The trade of Luke Ormsby to Everett and the departure of Elijah Brown, who left the team because he was unhappy with his ice time, has opened the door for other young forwards to get more ice time.  Three of them have really stepped up and taken advantage of the situation. The more ice Sam Huo, Tyler Carpendale and Ian Briscoe get, the better they play. Briscoe in particular is benefitting as he is now seeing time on the power play as well.  While he didn't officially earn an assist on the play, Briscoe's forecheck late in the game versus the Oil Kings, created a turnover that led directly to Zack Andrusiak's game-winning goal.

Do vets really help rookies develop?  Maybe it works both ways.  The Seattle coaches put veteran Donovan Neuls on a line with two rookies the second half of the road trip.  The last few games Neuls has been centering a line featuring 17-year old rookie Dillon Hamaliuk and the 16-year old Huo.  Neuls, who hadn't been scoring early in the year, put up a three-game goal scoring streak.
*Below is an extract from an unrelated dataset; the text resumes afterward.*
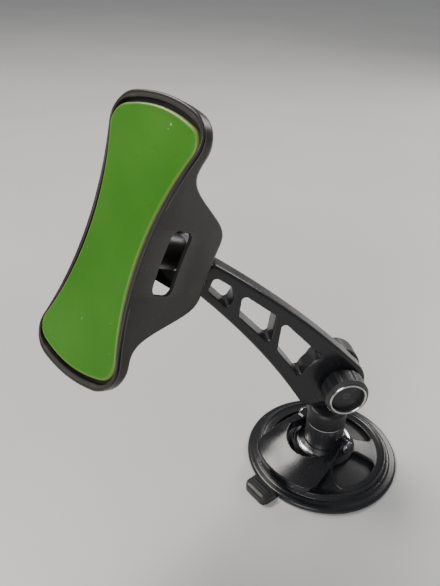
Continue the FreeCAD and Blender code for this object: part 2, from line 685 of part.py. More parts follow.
def rear_windows(doc, d):
    """Two long holes through the shoulders, one above and one below the ball."""
    half, round_rad = 11.0, 4.1
    windows = []
    for number, middle in enumerate((-18.6, 16.4)):
        tool = padded(doc, f"rear_window{number}", "XY_Plane", [Outline([
            (-half, middle - round_rad - 0.05), (half, middle - round_rad - 0.05),
            (half, middle + round_rad + 0.05), (-half, middle + round_rad + 0.05)])], 30,
            place=lifted(head_place(d), -50))
        round_corners(doc, tool, [(x, middle + y, round_rad) for x in (-half, half)
                                  for y in (-round_rad - 0.05, round_rad + 0.05)], "XY_Plane")
        windows.append(tool)
    return windows


def flange_floor(d):
    return -d["flange_depth"].value


def front_tray(doc, d):
    floor = -d["pad_thick"].value - 0.2
    plate = hourglass_plate(doc, d, "tray_plate", SHELL_SIDE, SHELL_END, 9.5, -d["tray_thick"].value, -0.3)
    recess = hourglass_plate(doc, d, "tray_recess", SHELL_SIDE - 1.2, SHELL_END - 2.0, 7.0, floor, 4)
    place = head_place(d)
    column = cylinder(doc, "tray_column", 7.0, 27.3, (0, 0, -31.4), Z_AXIS, place)
    bore = cylinder(doc, "tray_bore", 6.05, 24, (0, 0, -32.4), Z_AXIS, place)
    tools = [recess, bore]
    for number, (x, y) in enumerate(SCREW_SPOTS):
        tools.append(cylinder(doc, f"tray_hole{number}", 1.25, 8, (x, y, -6), Z_AXIS, place))
        tools.append(cylinder(doc, f"tray_sink{number}", 2.2, 1.1, (x, y, floor - 0.9), Z_AXIS, place))
    return cut(doc, "front_tray", fuse(doc, "tray_solid", plate, column), *tools)


def tray_screws(doc, d):
    floor = -d["pad_thick"].value - 0.2
    screws = []
    for number, (x, y) in enumerate(SCREW_SPOTS):
        place = head_place(d).multiply(FreeCAD.Placement(FreeCAD.Vector(x, y, floor), FreeCAD.Rotation()))
        screws.append(turned(doc, f"tray_screw{number}", [
            (0, -3.7), (1.0, -3.7), (1.0, -0.9), (2.1, -0.9), (2.1, -0.1), (0, -0.1)], place=place))
    return fuse(doc, "tray_screws", *screws)


def sticky_pad(doc, d):
    pad = hourglass_plate(doc, d, "sticky_pad", -0.35, -0.1, d["pad_corner"], -d["pad_thick"].value, 0.0)
    thick = d["pad_thick"].value
    rim_round(doc, pad, 0.9, lambda edge: is_top_edge(edge, thick))
    return pad


def pad_film(doc, d):
    thick = d["pad_thick"].value
    return hourglass_plate(doc, d, "pad_film", -0.6, -0.6, 6.0, -thick - 0.2, -thick)


def retainer_ring(doc, d):
    seat = d["ball_rad"] + 0.05
    low = -41.7
    lip = math.sqrt(seat.value ** 2 - (d["ball_depth"].value + low) ** 2)
    top = -36.8
    mouth = math.sqrt(seat.value ** 2 - (d["ball_depth"].value + top) ** 2)
    return turned(doc, "retainer_ring", [
        (lip, low), (8.7, low), (10.6, -40.0), (10.6, -37.15), (11.5, -37.15), (11.5, top), (mouth, top)],
        place=head_place(d), arcs={6: -seat})


def pressure_cup(doc, d):
    place = head_place(d)
    blank = cylinder(doc, "cup_blank", 5.95, 5.8, (0, 0, -32.4), Z_AXIS, place)
    ball = sphere(doc, "cup_seat", d["ball_rad"] + 0.05, (0, 0, -d["ball_depth"].value), place)
    return cut(doc, "pressure_cup", blank, ball)


def pressure_block(doc, d):
    """Grooved elastomer column that presses the cup against the ball."""
    low, ridge, valley = -26.5, 5.5, 4.4
    corners = [(0, low), (ridge, low)]
    for step in range(4):
        base = low + 1.6 + 4.2 * step
        corners += [(ridge, base), (valley, base + 1.0), (valley, base + 2.0), (ridge, base + 3.0)]
    return turned(doc, "pressure_block", corners + [(ridge, -8.5), (0, -8.5)], place=head_place(d))


def build(doc, d):
    """Make every sub-part and return them; each one's Label is its file's name."""
    pivot = pivot_place(d, 0)
    near = arm_near(d)
    return [
        suction_cup(doc, d), stem_hub(doc, d), swivel_pins(doc, d), swivel_washer(doc, d),
            base_cover(doc, d),
        cam_washer(doc, d), release_spring(doc, d), lever_pin(doc, d), pin_clips(doc, d), lock_lever(doc,
            d),
        neck_post(doc, d), pivot_bolt(doc, d), washer(doc, "friction_washer", 3.1, 9.5, -0.24, 0.24, pivot),
        arm(doc, d), washer(doc, "knob_washer", 3.1, 8.0, near + 0.1, near + 0.9, pivot), pivot_knob(doc,
            d),
        knob_ring(doc, d), pivot_nut(doc, d), ball_stud(doc, d), stud_clip(doc, d), retainer_ring(doc, d),
        pressure_cup(doc, d), pressure_block(doc, d), head_housing(doc, d), front_tray(doc, d),
        tray_screws(doc, d), sticky_pad(doc, d), pad_film(doc, d),
    ]


def check(doc, parts):
    for obj in doc.Objects:
        if "Invalid" in obj.State or "Error" in obj.State:
            raise RuntimeError(f"{obj.Label} failed: {obj.State}")
    for part in parts:
        if part.Shape.isNull() or not part.Shape.isValid():
            raise RuntimeError(f"{part.Label} has no valid shape")


def main():
    doc = FreeCAD.newDocument("phone_mount")
    parts = build(doc, make_sheet(doc))
    doc.recompute()
    check(doc, parts)
    os.makedirs("parts", exist_ok=True)
    for part in parts:
        part.Shape.exportStep(f"parts/{part.Label}.step")
        print(f"{part.Label}: {part.Shape.Volume:.0f} mm3, {len(part.Shape.Solids)} solid")


main()
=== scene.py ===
"""Looks for the suction phone mount: smooth shell, gel pad and moulded finishes round the CAD frame.

Metres, in the CAD row's frame: the origin is the centre of the suction face, +Z is up and the arm
leans towards -X. The head has a frame of its own: x across, y along its length, z out of the pad.
"""

import json
import math

import bmesh
import bpy
from mathutils import Euler, Matrix, Vector
from mathutils.kdtree import KDTree

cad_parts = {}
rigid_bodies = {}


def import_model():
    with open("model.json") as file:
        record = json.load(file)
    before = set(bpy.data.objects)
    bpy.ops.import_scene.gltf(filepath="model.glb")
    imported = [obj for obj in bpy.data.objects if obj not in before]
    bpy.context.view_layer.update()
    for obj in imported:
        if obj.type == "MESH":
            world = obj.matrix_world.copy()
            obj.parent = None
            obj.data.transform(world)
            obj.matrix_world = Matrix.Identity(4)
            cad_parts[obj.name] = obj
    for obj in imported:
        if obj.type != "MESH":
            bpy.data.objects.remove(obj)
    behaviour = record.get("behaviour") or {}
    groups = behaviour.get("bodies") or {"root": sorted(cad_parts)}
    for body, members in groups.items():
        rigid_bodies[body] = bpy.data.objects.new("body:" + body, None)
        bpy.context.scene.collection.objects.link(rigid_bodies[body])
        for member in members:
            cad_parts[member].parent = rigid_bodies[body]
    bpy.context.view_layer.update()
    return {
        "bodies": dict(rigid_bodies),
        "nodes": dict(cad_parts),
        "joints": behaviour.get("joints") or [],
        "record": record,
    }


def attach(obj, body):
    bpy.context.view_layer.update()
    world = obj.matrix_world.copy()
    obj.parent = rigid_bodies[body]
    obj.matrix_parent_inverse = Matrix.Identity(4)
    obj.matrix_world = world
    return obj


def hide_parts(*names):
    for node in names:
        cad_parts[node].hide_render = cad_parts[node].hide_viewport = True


MM = 0.001

# The camera, solved on the round base.
CAMERA_SPOT = Vector((-90.6, -203.6, 235.2)) * MM
CAMERA_TURN = (57.26, -1.25, -9.19)
CAMERA_LENS = 36.86

# The pad: an hourglass slab with a rounded rim, and a painted highlight as a paler band along its edge.
HEAD_ROLL = -3.1
PAD_LONG, PAD_END, PAD_WAIST, PAD_BULGE, PAD_THICK = (size * MM for size in (91.6, 43.2, 25.0, 5.4, 2.4))
PAD_CORNER, PAD_ROUNDING, PAD_FACE_INSET, PAD_FACE_CORNER = (size * MM for size in (6.5, 1.0, 1.2, 5.4))
PAD_FACE_SCALES = (1.0, 0.96, 0.90, 0.80, 0.68, 0.54, 0.40, 0.26, 0.12)
GEL_RIPPLE = 0.05 * MM
# The band's width and strength set the painted highlight on the pad's rounded rim.
RIM_HIGHLIGHT_BAND, RIM_HIGHLIGHT_STRENGTH = 1.1 * MM, 0.7

# The head's shell: the pad's outline grown, and its depth in mm along its length in mm.
SHELL_SIDE, SHELL_END, SHELL_CORNER, SHELL_ROUNDING = (size * MM for size in (2.0, 4.0, 9.8, 3.2))
SHELL_WALL, SHELL_FRONT, SHELL_THIN = 1.4 * MM, 1.0 * MM, 3.0 * MM
LIP_ROUNDING, LIP_DROP, LIP_BACK, LIP_INSET = (size * MM for size in (0.75, 0.15, 1.6, 1.5))
SHELL_DEPTH = [(-60, 7.6), (-42, 7.4), (-33, 7.8), (-29, 8.6), (-16.6, 39.6), (14.4, 39.6), (26.6, 8.6),
               (31, 7.8), (42, 7.4), (60, 7.6)]
SHOULDER_REACH = 8.5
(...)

I think the popular sentiment is that Seattle is biding it's time in goal until Carl Stankowski returns.  But with  no definitive return date for Stankowski, the T-Birds current goaltending tandem of Matt Berlin and Liam Hughes are giving the team the opportunity to win every game.  Hughes has really settled in since Seattle acquired him at the start of the season from Edmonton.  he ended up starting four of the six games against the Central Division and went 3-0-1-0.
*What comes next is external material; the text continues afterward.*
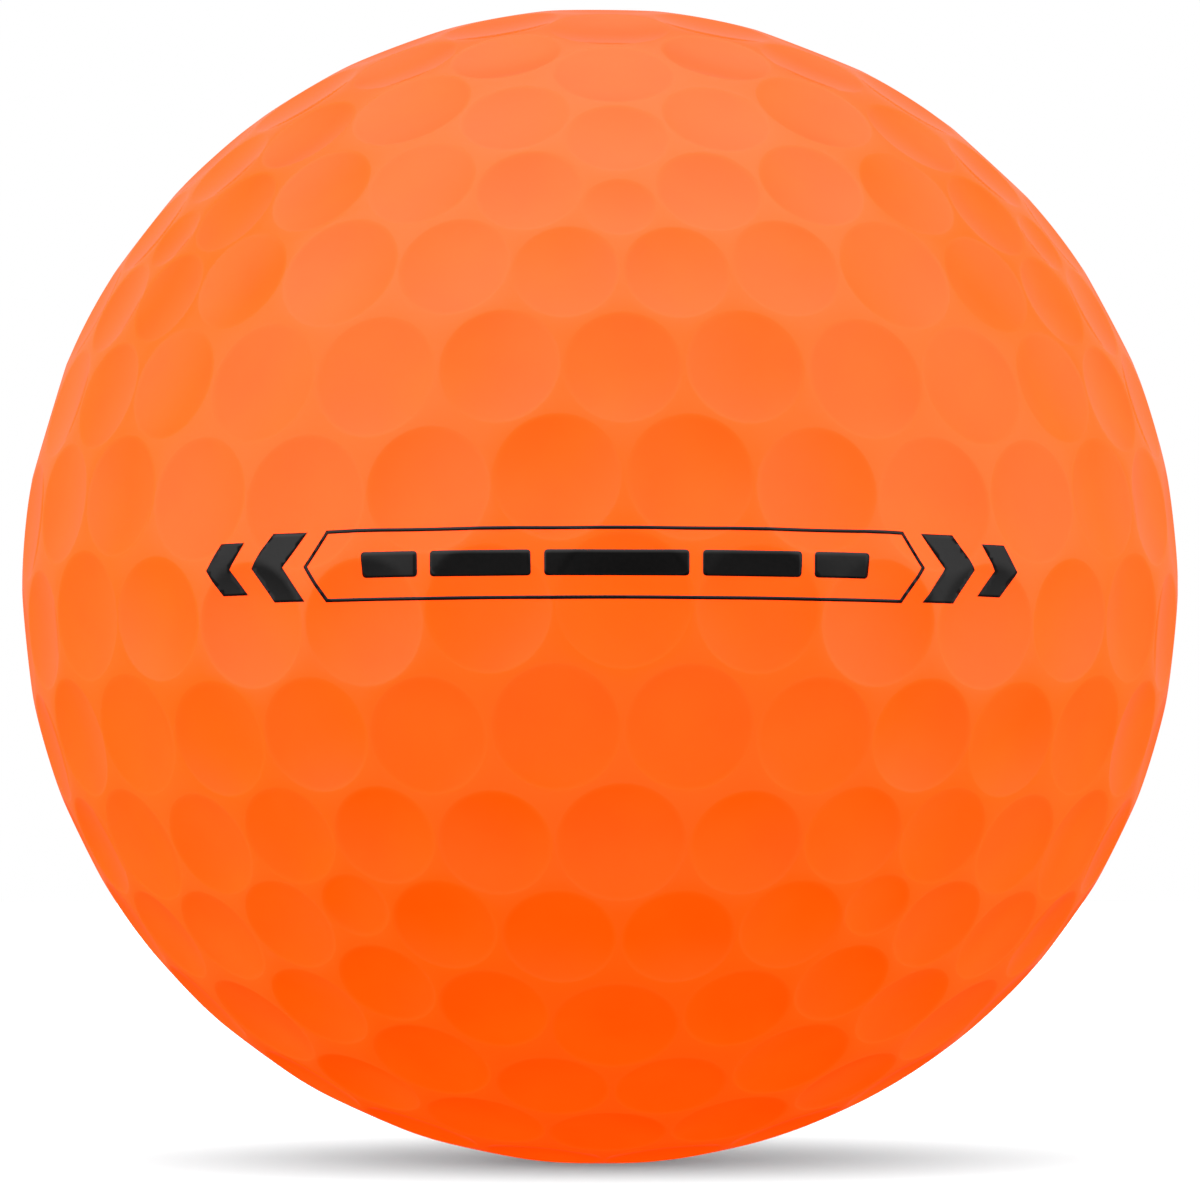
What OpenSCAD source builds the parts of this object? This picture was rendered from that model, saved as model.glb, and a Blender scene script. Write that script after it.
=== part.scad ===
// Two-piece golf ball with a dimpled cover and a printed alignment stamp.
// The origin is the centre of the ball. +Z is the axis of the dimple layout, the parting
// plane of the cover is Z = 0, and the stamp is printed on the side that faces -Y.
// Angles are a latitude above the parting plane and a longitude to the right of the stamp.

/* [Ball] */
// Outside diameter over the land between the dimples
ball_d = 42.67; // [42.67:0.01:43.2]
// Thickness of the moulded cover, measured on the land
cover_thickness = 1.6; // [1:0.05:2.4]

/* [Dimples] */
// Angle between the ball and the dimple's wall at the rim of each dimple, in degrees
edge_angle = 14; // [11:0.25:17]

/* [Stamp] */
// Height of the middle of the stamp above the parting plane
stamp_z = -0.48; // [-2:0.01:2]
// Longitude of the middle of the stamp, in degrees
stamp_lon = -0.65; // [-5:0.05:5]
// Height of the outline, over the middle of its lines
outline_height = 2.3; // [1.8:0.05:3]
// Arc length of the outline between its two points
outline_length = 21.6; // [18:0.1:24]
// How far each pointed end runs out past the corners
outline_point = 0.75; // [0.4:0.05:1.2]
// Width of the printed outline
line_width = 0.12; // [0.08:0.01:0.3]
// Height of the bars in the middle of the outline
bar_height = 0.86; // [0.5:0.02:1.4]
// Gap between two bars
bar_gap = 0.45; // [0.2:0.05:0.8]
// Thickness of the printed ink
ink_thickness = 0.04; // [0.03:0.01:0.06]

/* [Hidden] */

ball_r = ball_d / 2;
core_r = ball_r - cover_thickness;
over = 1; // how far a cutting shape runs past the surface that it cuts
round_fn = 180;
dimple_fn = 120;

// Lengths of the bars from the middle one outwards
bar_lengths = [4.8, 3.4, 2.0];
// Chevrons: arc from the stamp's middle to the tip, arm width, height, and how far the tip leads
inner_chevron = [13.0, 1.3, 2.33, 0.85];
outer_chevron = [14.95, 1.02, 1.77, 0.65];

// The dimple layout is a six-sided cap on each pole and three rows between the cap and the
// parting plane. One family is [latitude, longitude, diameter]. It stands at that longitude
// and at its mirror image in each of six equal sectors.
sectors = 6;
sector = 360 / sectors;
half_sector = sector / 2;
families = [
    // cap: pole, then rings of 6, 12, 18, 24 and 30 dimples
    [90, 0, 4.3],
    [78.2, 0, 4.25],
    [66, 0, 4.3], [69, 30, 4.25],
    [53.9, 0, 4.3], [58.3, 19.4, 4],
    [42.8, 0, 3.6], [46.1, 13.6, 3.85], [48.5, 30, 4.4],
    [33.6, 0, 2.55], [35.8, 10.2, 3.7], [37.2, 23.2, 3.9],
    // three rows of 30 dimples beside the parting plane
    [27.1, 30, 4.4], [27.1, 17.2, 3.9], [26.3, 5.6, 3.65],
    [16.1, 23.8, 4.35], [16.8, 11.6, 4.1], [16.6, 0, 4],
    [4.6, 30, 4.6], [5.4, 17.8, 4.3], [6.4, 6, 4.3]
];

// A family on the edge or the middle of its sector is its own mirror image
function mirror_signs(lon) = lon == 0 || lon == half_sector ? [1] : [-1, 1];

function family_dimples(family) =
    family[0] == 90
    ? [family]
    : [for (k = [0 : sectors - 1])
       for (side = mirror_signs(family[1]))
       [family[0], k * sector + side * family[1], family[2]]];

upper_dimples = [for (family = families) each family_dimples(family)];

// The lower half is the upper one turned over and stepped round by half a sector
lower_dimples = [for (d = upper_dimples) [-d[0], d[1] + half_sector, d[2]]];

all_dimples = concat(upper_dimples, lower_dimples);

// Dimples of the other half that reach across the parting plane
row_reach = 7; // degrees
cuts_upper = concat(upper_dimples, [for (d = lower_dimples) if (d[0] > -row_reach) d]);
cuts_lower = concat(lower_dimples, [for (d = upper_dimples) if (d[0] < row_reach) d]);

// Dimples that the stamp can reach
function wrapped(lon) = lon > 180 ? lon - 360 : lon;
stamp_reach = [13, 50]; // degrees of latitude and of longitude
stamp_dimples = [for (d = all_dimples)
                 if (abs(d[0]) < stamp_reach[0] && abs(wrapped(d[1])) < stamp_reach[1]) d];

// Depth of a dimple below the flat disc across its rim, from the angle at its edge
function dimple_depth(r) = r * tan((edge_angle - asin(r / ball_r)) / 2);

// Turns a shape that stands on -Y to a latitude and a longitude
module face_to(lat, lon) {
    rotate([0, 0, lon])
        rotate([-lat, 0, 0])
            children();
}

// The cap of a sphere that one dimple removes. skin moves its floor outwards, along the
// direction square to the surface, by the thickness of a printed layer.
module dimple_cut(dimple, skin = 0) {
    r = dimple[2] / 2;
    depth = dimple_depth(r);
    floor_r = (r * r + depth * depth) / (2 * depth);
    rim_y = sqrt(ball_r * ball_r - r * r);
    rim_margin = 0.03;
    face_to(dimple[0], dimple[1])
        intersection() {
            translate([0, depth - rim_y - floor_r, 0])
                sphere(r = floor_r - skin, $fn = dimple_fn);
            translate([0, -rim_y + depth + over, 0])
                rotate([90, 0, 0])
                    cylinder(r = r + rim_margin, h = depth + 2 * over, $fn = dimple_fn);
        }
}

module dimpled_sphere(dimples, skin = 0) {
    difference() {
        sphere(r = ball_r + skin, $fn = round_fn);
        for (d = dimples) dimple_cut(d, skin);
    }
}

// One moulded cup of the cover, side = 1 above the parting plane and -1 below it
module cover_half(dimples, side) {
    box = 2 * (ball_r + over);
    difference() {
        intersection() {
            sphere(r = ball_r, $fn = round_fn);
            translate([0, 0, side * box / 2]) cube(box, center = true);
        }
        sphere(r = core_r, $fn = round_fn);
        for (d = dimples) dimple_cut(d);
    }
}

// The layer of ink under a printing shape that runs out from the middle of the ball.
// It follows the land and the floor of each dimple.
module ink() {
    color([0.06, 0.055, 0.055])
        difference() {
            intersection() {
                dimpled_sphere(stamp_dimples, ink_thickness);
                children();
            }
            dimpled_sphere(stamp_dimples);
        }
}

// Degrees of longitude for an arc length on the parting plane
function arc_deg(length) = length / ball_r * 180 / PI;

print_inner_r = ball_r - over;
print_outer_r = ball_r + over;

// Prints a flat shape, drawn with X along the stamp and Y up, at an arc from its middle
module print_at(arc) {
    rotate([0, 0, stamp_lon + arc_deg(arc)])
        translate([0, -print_inner_r, stamp_z])
            rotate([90, 0, 0])
                linear_extrude(print_outer_r - print_inner_r)
                    children();
}

// Prints a band that runs round the ball from one arc to another, between two heights
module print_band(from_arc, to_arc, low, high) {
    rotate([0, 0, stamp_lon + arc_deg(from_arc) - 90])
        rotate_extrude(angle = arc_deg(to_arc - from_arc), $fn = round_fn)
            translate([print_inner_r, stamp_z + low])
                square([print_outer_r - print_inner_r, high - low]);
}

// The V of one pointed end of the outline, with its tip at X = 0 and its arms behind it
module outline_end_2d() {
    half = outline_height / 2;
    slant = sqrt(half * half + outline_point * outline_point);
    across = line_width / 2 * slant / half; // half the line's width, measured along X
    rise = line_width / 2; // half the line's width, measured along Y
    back = outline_point * rise / half;
    polygon([
        [across, 0],
        [-outline_point - back + across, half + rise],
        [-outline_point + back - across, half - rise],
        [-across, 0],
        [-outline_point + back - across, -half + rise],
        [-outline_point - back + across, -half - rise]
    ]);
}

// A solid chevron with its tip at X = 0
module chevron_2d(size) {
    width = size[1];
    half = size[2] / 2;
    lead = size[3];
    polygon([
        [0, 0],
        [-lead, half],
        [-lead - width, half],
        [-width, 0],
        [-lead - width, -half],
        [-lead, -half]
    ]);
}

module chevron_pair(size) {
    for (side = [-1, 1])
        print_at(side * size[0]) mirror([side < 0 ? 1 : 0, 0]) chevron_2d(size);
}

module core() {
    color([0.42, 0.5, 0.52])
        sphere(r = core_r, $fn = round_fn);
}

module cover_upper_half() {
    color([1, 0.36, 0.08]) cover_half(cuts_upper, 1);
}

module cover_lower_half() {
    color([1, 0.36, 0.08]) cover_half(cuts_lower, -1);
}

module stamp_outline() {
    tip = outline_length / 2;
    corner = tip - outline_point;
    half = outline_height / 2;
    ink()
        union() {
            for (side = [-1, 1]) {
                print_at(side * tip) mirror([side < 0 ? 1 : 0, 0]) outline_end_2d();
                print_band(-corner, corner, side * half - line_width / 2,
                           side * half + line_width / 2);
            }
        }
}

// Where the bar at a place in bar_lengths begins, measured from the middle of the stamp
function bar_start(i) =
    i == 0 ? -bar_lengths[0] / 2 : bar_lengths[0] / 2 + bar_gap
    + (i == 1 ? 0 : bar_lengths[1] + bar_gap);

module stamp_bars() {
    half = bar_height / 2;
    ink()
        for (i = [0 : len(bar_lengths) - 1])
            for (side = i == 0 ? [1] : [-1, 1]) {
                from = bar_start(i);
                to = from + bar_lengths[i];
                print_band(side > 0 ? from : -to, side > 0 ? to : -from, -half, half);
            }
}

module stamp_inner_chevrons() {
    ink() chevron_pair(inner_chevron);
}

module stamp_outer_chevrons() {
    ink() chevron_pair(outer_chevron);
}

core();
cover_upper_half();
cover_lower_half();
stamp_outline();
stamp_bars();
stamp_inner_chevrons();
stamp_outer_chevrons();
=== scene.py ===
import math

import bpy
import numpy as np
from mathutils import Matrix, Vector
from mathutils.geometry import delaunay_2d_cdt


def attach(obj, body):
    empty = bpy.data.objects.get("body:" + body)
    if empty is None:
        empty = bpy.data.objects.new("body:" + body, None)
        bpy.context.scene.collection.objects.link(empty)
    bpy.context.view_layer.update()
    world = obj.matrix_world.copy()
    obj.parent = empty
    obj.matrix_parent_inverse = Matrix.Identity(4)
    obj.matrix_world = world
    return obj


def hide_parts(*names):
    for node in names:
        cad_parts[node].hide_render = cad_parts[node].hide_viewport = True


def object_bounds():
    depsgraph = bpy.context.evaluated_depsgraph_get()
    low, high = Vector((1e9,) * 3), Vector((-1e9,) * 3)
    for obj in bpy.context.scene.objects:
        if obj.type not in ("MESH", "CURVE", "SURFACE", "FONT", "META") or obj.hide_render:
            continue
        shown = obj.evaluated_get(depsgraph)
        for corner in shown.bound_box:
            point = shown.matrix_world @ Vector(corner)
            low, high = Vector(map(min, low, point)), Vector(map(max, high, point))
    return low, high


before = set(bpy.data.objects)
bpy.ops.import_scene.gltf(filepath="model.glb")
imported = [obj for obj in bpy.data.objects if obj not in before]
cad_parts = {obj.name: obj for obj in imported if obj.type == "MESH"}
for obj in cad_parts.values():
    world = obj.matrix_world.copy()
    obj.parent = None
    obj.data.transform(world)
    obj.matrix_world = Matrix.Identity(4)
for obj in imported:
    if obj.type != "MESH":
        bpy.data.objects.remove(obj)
cad_low, cad_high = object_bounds()

MM = 0.001
BODY = "root"

# ---------------------------------------------------------------- the ball's driving sizes

# The land between the dimples is the only part of the cover that reaches the full radius.
BALL_R = max(v.co.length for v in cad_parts["cover_upper_half"].data.vertices)
EDGE_ANGLE = math.radians(14)  # between the ball and the dimple's wall at the rim
EDGE_ROUNDING = 0.014 * MM  # how much the moulded rim is softened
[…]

Thanks again to all the former players and parents who jumped onto our broadcasts during the road trip. All brought their own unique spin to our coverage of the games.  It's always great to meet up with former players such as Steve Chaffin and Travis Toomey, and see how they've matured into adulthood.

My T-Birds Three Stars for the second half of the road trip:

Third Star:  Goaltender Liam Hughes.  He went 1-0-1-0 in his last two starts, 3-0-1-0 on the trip and has now improved his overall record on the season to 4-2-1-0.  The road trip was a great chance for the coaches to get him lots of time between the pipes and get a better feel for his game going into the meat of the schedule.

Second Star:  LW Nolan Volcan.  In the last three games on the trip Volcan picked up four points (2g, 2a) and was +4.  He plays a complete game and is very aggressive on the forecheck which helps create turnovers. His motor starts in fifth gear and never stops.  After a bit of a slow start in the scoring department  he is now close to averaging a point a game with 15 points in 16 games.

First Star:  D Austin Strand.  After finishing the first half of the road trip with a late, game-winning goal in his hometown of Calgary, he started the second half of the trip by scoring a goal and adding an assist in a win against his former team in Red Deer. He added a big power-play goal in the 3-1 win in Edmonton and had an assist on the game tying goal in Medicine Hat.  He picked up four points (2g, 2a) and was +2 the final half of the trip and now is second in the league with eight power-play goals.  He's also second in the WHL among defenseman in scoring with 22 points (9g, 13a) which also tops his own team's leaderboard.  Don't be surprised if NHL scouts are taking notice.